Don’t expect our politicians to admit it, but the recession will be painful, there are no quick fixes, and a lasting solution to our economic ills depends on a significant reduction of the public sector.
As with every gloomy story, there is always a positive side. One welcome casualty will likely be the misguided climate change agenda being quietly abandoned as it is simply no longer affordable in today’s economic conditions.
The shake-out may also bring an end to the euro as a multinational currency. For as demands on government budgets grow – to prop up banks, provide fiscal stimulus and simply because tax revenue falls in recessions as welfare expenditure rises – some EU government debts are beginning to look unsustainable. The Irish government has sold bonds to borrow €4 billion for three years, and has had to pay 1.2% more interest than the German government would for a similar loan.

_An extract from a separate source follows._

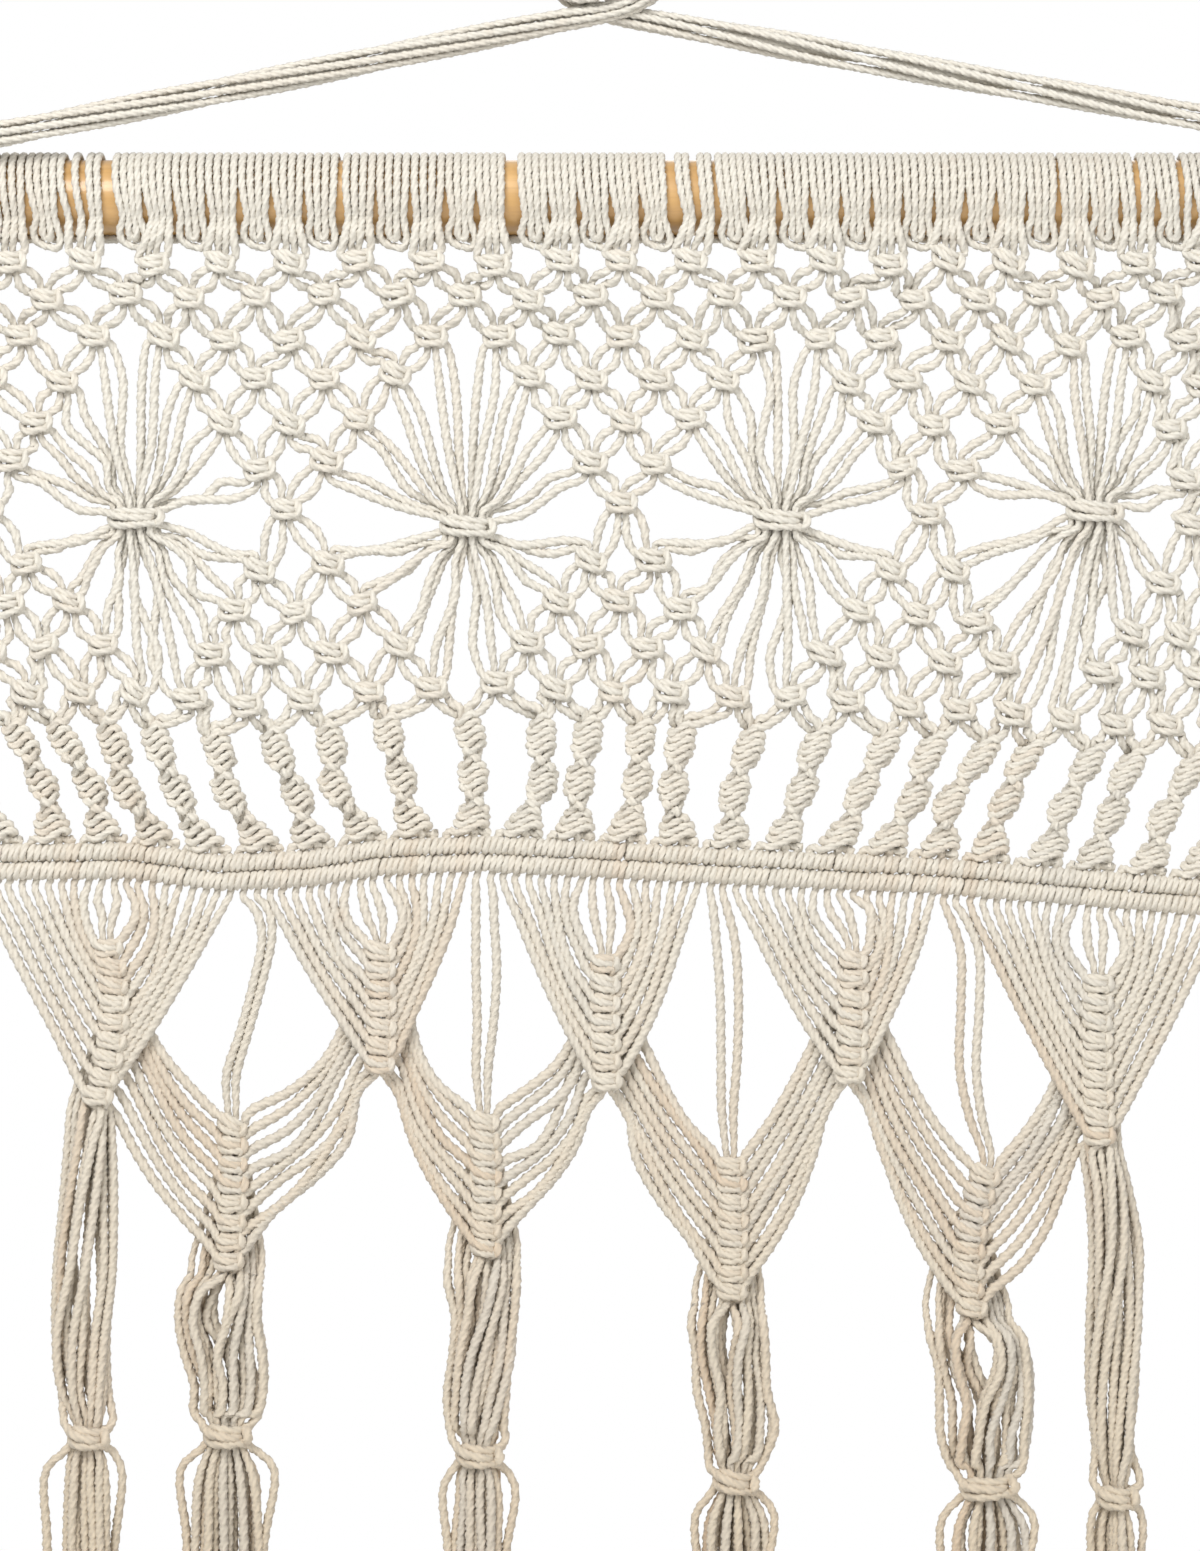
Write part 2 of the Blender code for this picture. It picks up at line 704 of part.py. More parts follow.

It also looks bad for Italy, whose government has huge debts (109% of GDP) and for Greece, where the going rate on government debt is around 1.5% above German rates. Even our own Debt Management Office, which looks after British government borrowing, is anxious whether financial markets will comfortably digest the £100 billion or so of bonds that it will have to sell in this financial year.
This can only mean that the markets are viewing these sovereign debts as a poor risk. If, as the slump deepens, some euro zone government finds itself no longer able to borrow on any reasonable terms, its only recourse is to go begging to other governments. The EU might be able to help the Irish as theirs is a small economy (perhaps in return for ratifying the Lisbon treaty). But if a large country such as Italy is facing default, there is no way that other EU countries could realistically provide support or guarantees. The only avenue left for Italy would be to re-issue its own currency and devalue, effectively reneging on its debts.
If one or more EU countries should ditch the euro and be forced to go their own way we may hopefully begin to see a wider realisation that, while trade and co-operation between independent countries benefits all, political union is ultimately unworkable.